Australia 'may escape' recession
By Stephen Johnson23 Feb 2009 3:07 PM
SYDNEY, Feb 23 AAP - Australia may escape a recession in 2009, although analysts say a sluggish housing sector and possible downgrades to state government credit ratings could affect confidence in the economy.
The world's premier economies of the US, Japan and Germany are already in recession, along with at least 11 other industrialised countries.
CommSec chief economist Craig James says Australia could enjoy its 18th consecutive year of growth as big interest rate cuts and federal government stimulus programs support the economy.
"While the global downturn is far bigger than the 2001 slowdown, it is not out of the question that Australia could avoid recession yet again," Mr James said.
"No other country has received the same economic boost from all three factors - government spending, lower interest rates and a cheaper Aussie dollar.
"But whether meeting the technical definition of recession or not, the economy faces significant challenges over 2009."
Mr James said also that Australian banks were in a better financial position than the US and Europe, and had a higher exposure to the domestic market.
"Australian banks are still recording solid profits at time when overseas banks are reporting losses," he said.
Mr James said Australian house prices were unlikely to fall because there was an undersupply of housing.

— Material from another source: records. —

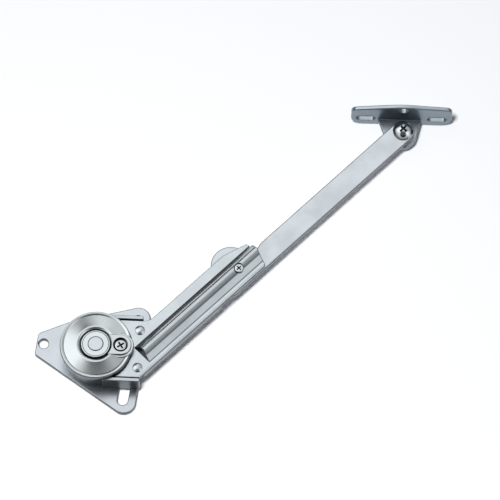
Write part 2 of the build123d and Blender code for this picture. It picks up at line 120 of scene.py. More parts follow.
def reach(node):
    """How far a node goes along X: the radius of a round piece on the damper's axis."""
    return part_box(node)[1].x / MM


def half_width(node):
    """Half of a node's size along X: the radius of a round piece on any axis."""
    low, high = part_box(node)
    return (high.x - low.x) / MM / 2


# Pieces are drawn in millimetres and then put in place: those of the arm with u along it and v across it,
# and those of the damper along the line from its axis to the torque screw
ALONG_ARM = Vector(JOINTS["catch_slide"]["axis"]).normalized()
ARM_ANGLE = math.atan2(ALONG_ARM.y, ALONG_ARM.x)
TORQUE_X = spot("torque_adjust").length
CASING_ANGLE = math.atan2(spot("torque_adjust").y, spot("torque_adjust").x)
PAST = 20.0
SLIP = 0.02
WELD = 0.001
FLUSH = math.radians(0.5)


# Settings that a user would change, with the pieces' own sizes in millimetres
def size(name, description, default):
    return bpy.props.FloatProperty(name=name, description=description + ", in millimetres", default=default)


def pair(name, description, default):
    return bpy.props.FloatVectorProperty(
        name=name, description=description + ", in millimetres", size=len(default), default=default)


def degrees(name, description, default):
    return bpy.props.FloatProperty(name=name, description=description + ", in degrees", default=default)


def fraction(name, description, default):
    return bpy.props.FloatProperty(
        name=name, description=description, default=default, min=0, max=1, subtype="FACTOR")


def metres(name, description, default):
    return bpy.props.FloatProperty(
        name=name, description=description, default=default, unit="LENGTH", precision=6)


def vector(name, description, default, kind):
    return bpy.props.FloatVectorProperty(
        name=name, description=description, default=default, subtype=kind, precision=5)


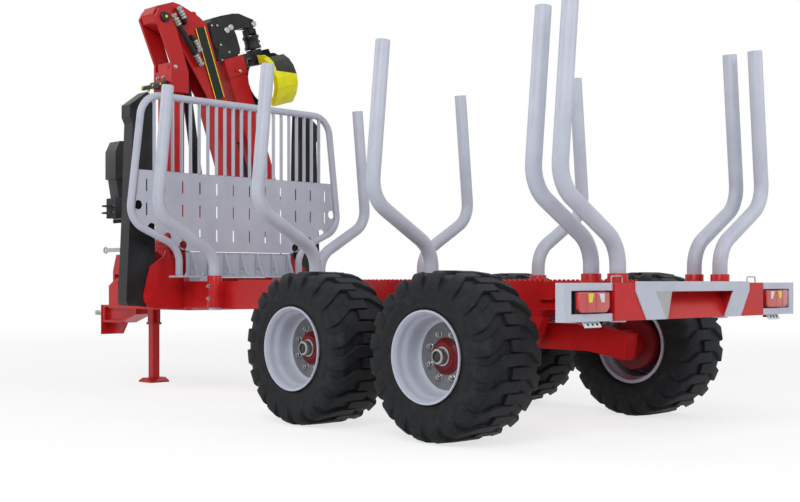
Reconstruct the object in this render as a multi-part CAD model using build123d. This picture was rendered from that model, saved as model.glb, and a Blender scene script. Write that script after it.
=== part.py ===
from build123d import *
import math
import os

# Forestry crane trailer: a two-bogie timber trailer with stakes, a headboard and a folding crane.
# Millimetres. X points forward to the towing eye, Y to the trailer's left, Z up, the floor is Z = 0.
# The origin is on the floor under the middle of the whole length, on the centre plane.

# Driving lengths along the trailer
REAR_REACH = 1648.0
FRONT_REACH = 5220.0
BOGIE_X = (REAR_REACH - FRONT_REACH) / 2
REAR_X = BOGIE_X - REAR_REACH
FRONT_X = BOGIE_X + FRONT_REACH

# Wheels and bogies
WHEEL_BASE = 1230.0
TYRE_R = 510.5
TYRE_W = 500.0
TRACK_Y = 1015.0
TYRE_SEAT_R = 262.0
LUG_COUNT = 20
LUG_PHASE = 80.34
LUG_ROOT_R = 380.0
RIM_LIP_R = 277.0
RIM_WALL = 9.0
RIM_OUT_Y = 250.0
RIM_IN_Y = 178.0
RIM_DISC_Y = 62.0
RIM_DISC_T = 14.0
HUB_BORE_R = 110.0
NUT_CIRCLE_R = 137.5
NUT_COUNT = 8
NUT_AF = 32.0
NUT_H = 22.0
HUB_BARREL_R = 92.0
HUB_CAP_R = 48.0
HUB_CAP_OUT_Y = 146.0
AXLE_R = 45.0
AXLE_FIT = 0.05
DRUM_R = 185.0
ROCKER_IN_Y = 575.0
ROCKER_OUT_Y = 705.0
ROCKER_BOTTOM_Z = 465.0
ROCKER_TOP_Z = 655.0
ROCKER_FLAT = 430.0
ROCKER_END = 735.0
ROCKER_FLANGE = 22.0
ROCKER_RECESS = 14.0
ROCKER_BOSS_R = 80.0
PIVOT_R = 62.0
PIVOT_Z = 590.0
GAP = 5.0
SEAT = 0.3

# Half section of the tyre's casing, open at the beads, from the inner side to the outer
CASING = (
    # across from the tyre's middle, radius
    (-178.0, TYRE_SEAT_R),
    (-178.0, 279.0),
    (-205.0, 289.0),
    (-245.0, 350.0),
    (-245.0, 385.0),
    (-236.0, 440.0),
    (-205.0, 477.0),
    (-120.0, 486.0),
    (120.0, 486.0),
    (205.0, 477.0),
    (236.0, 440.0),
    (245.0, 385.0),
    (245.0, 350.0),
    (235.0, 289.0),
    (230.0, 279.0),
    (216.0, TYRE_SEAT_R),
)
# Section that every lug fills, on one side of the tread and just past its middle
LUG_SECTION = (
    # across from the tyre's middle, radius
    (236.0, 385.0),
    (TYRE_W / 2, 385.0),
    (TYRE_W / 2, 438.0),
    (243.0, 470.0),
    (224.0, 492.0),
    (200.0, 505.0),
    (117.0, TYRE_R),
    (-50.0, TYRE_R),
    (-50.0, 478.0),
    (196.0, 466.0),
    (222.0, 440.0),
)
# Plan of a lug on the flattened tread: a block on the shoulder, a slant and a bar past the middle
LUG_PLAN = (
    # across from the middle, shift round the tyre, half width
    (252.0, 0.0, 46.0),
    (212.0, 7.0, 44.0),
    (116.0, 76.0, 35.0),
    (-45.0, 86.0, 32.0),
)

# Main frame
BEAM_IN_Y = 385.0
BEAM_OUT_Y = 500.0
BEAM_BOTTOM_Z = 735.0
BEAM_TOP_Z = 955.0
BEAM_FRONT = FRONT_REACH - 2100.0
TOOTH_H = 14.0
TOOTH_PITCH = 40.0
TOOTH_START = -900.0
TOOTH_COUNT = 78
TOOTH_T = 12.0
# One tooth of the beam's upper edge
TOOTH_SHAPE = (
    # share of the pitch, rise above the beam
    (0.25, TOOTH_H),
    (0.60, TOOTH_H),
    (0.85, 2.0),
    (1.00, 2.0),
)
CROSS_W = 90.0
CROSS_COUNT = 4
CROSS_BOTTOM_Z = 760.0
CROSS_TOP_Z = 940.0

# Stakes: one leaning S tube a side at each station
STAKE_R = 47.5
STAKE_STATIONS = (FRONT_REACH - 2781.0, 1180.0, 3.0, -1291.0, -1477.0)
STAKE_FOOT_Y = 561.0
STAKE_FOOT_Z = 722.0
STAKE_BEND_LOW_Z = 1170.0
STAKE_KNEE_Y = 1105.0
STAKE_KNEE_Z = 1480.0
STAKE_TOP_Y = 1006.0
STAKE_TOP_Z = 2488.0
STAKE_BEND_R = 210.0
SOCKET_WALL = 12.0
SOCKET_TOP_Z = 1000.0
SOCKET_BOTTOM_Z = 742.0

# Headboard
HEAD_X = FRONT_REACH - 2391.0
HEAD_R = 30.0
HEAD_TOP_Z = 2470.0
HEAD_TOP_Y = 930.0
HEAD_SHOULDER_Y = 1075.0
HEAD_KNEE_Z = 1440.0
HEAD_FOOT_Y = 640.0
HEAD_BEND_Z = 1235.0
HEAD_BASE_Z = 987.0
HEAD_FOOT_Z = HEAD_BASE_Z + 16.0 + SEAT
PLATE_T = 8.0
PLATE_TOP_Z = 1857.0
PLATE_BOTTOM_Z = 1205.0
BAR_PITCH = 88.0
BAR_SIDE_COUNT = 10
BAR_W = 12.0
BAR_D = 32.0
SLOT_PITCH = 173.0
SLOT_COLUMNS = 11
SLOT_W = 16.0
SLOT_H = 104.0
SLOT_ROWS_Z = (1735.0, 1536.0, 1341.0)
SLOT_ROW_COLUMNS = (11, 11, 9)
EDGE_HOLE_R = 38.0
EDGE_HOLES = ((1030.0, 1572.0), (905.0, 1392.0), (755.0, 1318.0), (600.0, 1255.0))
GUSSET_PITCH = 171.0
GUSSET_COUNT = 7
GUSSET_HOLE_BACK = 22.0
GUSSET_HOLE_Z = 1052.0
GUSSET_HOLE_R = 20.0

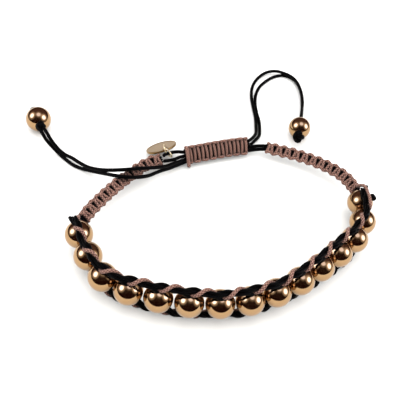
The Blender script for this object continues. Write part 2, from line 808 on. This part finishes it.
@dataclass
class Rope:
    """A rope along the beads' poles: a braided brown cord winds round three black threads."""

    loop: Loop
    side: Side
    brown: float = 0.78
    brown_reach: float = 0.6
    brown_step: float = 0.09
    black_thread: float = 0.66
    black_twist: float = 9.0
    black_spread: float = 0.36
    black_reach: float = 0.34
    black_step: float = 0.15
    black_starts: tuple[float, ...] = (0, 120, 240)
    # The rope's middle above the beads', and how much nearer it comes at each pole
    offset: float = 4.1
    dip: float = 0.22
    # The winding, in degrees: its turn at each pole, how unevenly it turns between two, and its first and last stretch
    pole_turn: float = -60
    swing: float = 17
    late: float = 104
    first_lag: float = 35
    lag_beads: float = 0.7
    last_turn: float = 30
    steps: int = 12
    left_brown: Rows = ((0.95, 3.5, -0.2), (1.95, 3.1, -0.3), (2.75, 2.5, -0.3), (3.5, 1.75, -0.2), (3.9, 0.9, 0))
    left_black: Rows = ((0.45, 4.45, 0.25), (0.8, 4.25, 0.35))
    right_brown: Rows = ((1.4, 4.0, 0.2), (2.5, 3.1, -0.25), (3.2, 2.35, -0.4), (3.65, 1.6, -0.5))
    right_black: Rows = ((0.5, 3.65, -0.6),)

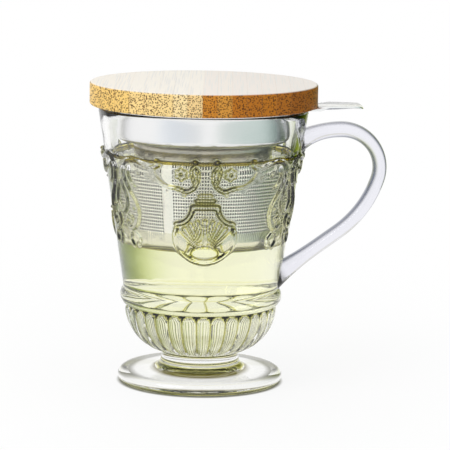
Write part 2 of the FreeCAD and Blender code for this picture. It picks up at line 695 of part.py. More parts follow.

The Housing Industry Association (HIA) expects home building starts to fall by 17 per cent this financial year before recovering in 2009/10 as the large interest rate cuts eventually stimulate activity.
"Current housing conditions remain, notwithstanding some spark from the first home buyer market," HIA chief economist Harley Dale said.
The Reserve Bank of Australia has cut interest rates by 400 basis points since September, taking the cash rate to a 45-year low of 3.25 per cent.
The federal government has unveiled two economic stimulus programs, worth a combined $52 billion, to boost infrastructure and consumer spending.
The earlier stimulus package, announced in October, doubled the first home buyer grant for established homes to $14,000.
However, ICAP senior economist Adam Carr said the downgrade of Queensland's credit rating to AA-plus, from AAA, by Standard & Poor's last week was likely to be followed by other states and affect the view investors took of Australian state governments when they raised debt finance.
"(There is a) good chance that it will be followed by more downgrades for other states," he said.
"It's at least got to increase that likelihood."
Until recently, Queensland was one of the biggest beneficiaries of the commodities boom but now joins Tasmania as the only other state not to have a AAA rating.
Analysts expect NSW to eventually have its credit rating downgraded because of its negative outlook.
Standard and Poor's cited the deteriorating budgetary performance of Queensland because of declining revenues, including mining royalties, as its reason for the downgrade.
A recession is defined as two consecutive quarters of economic contraction, and last occurred in Australia in 1991.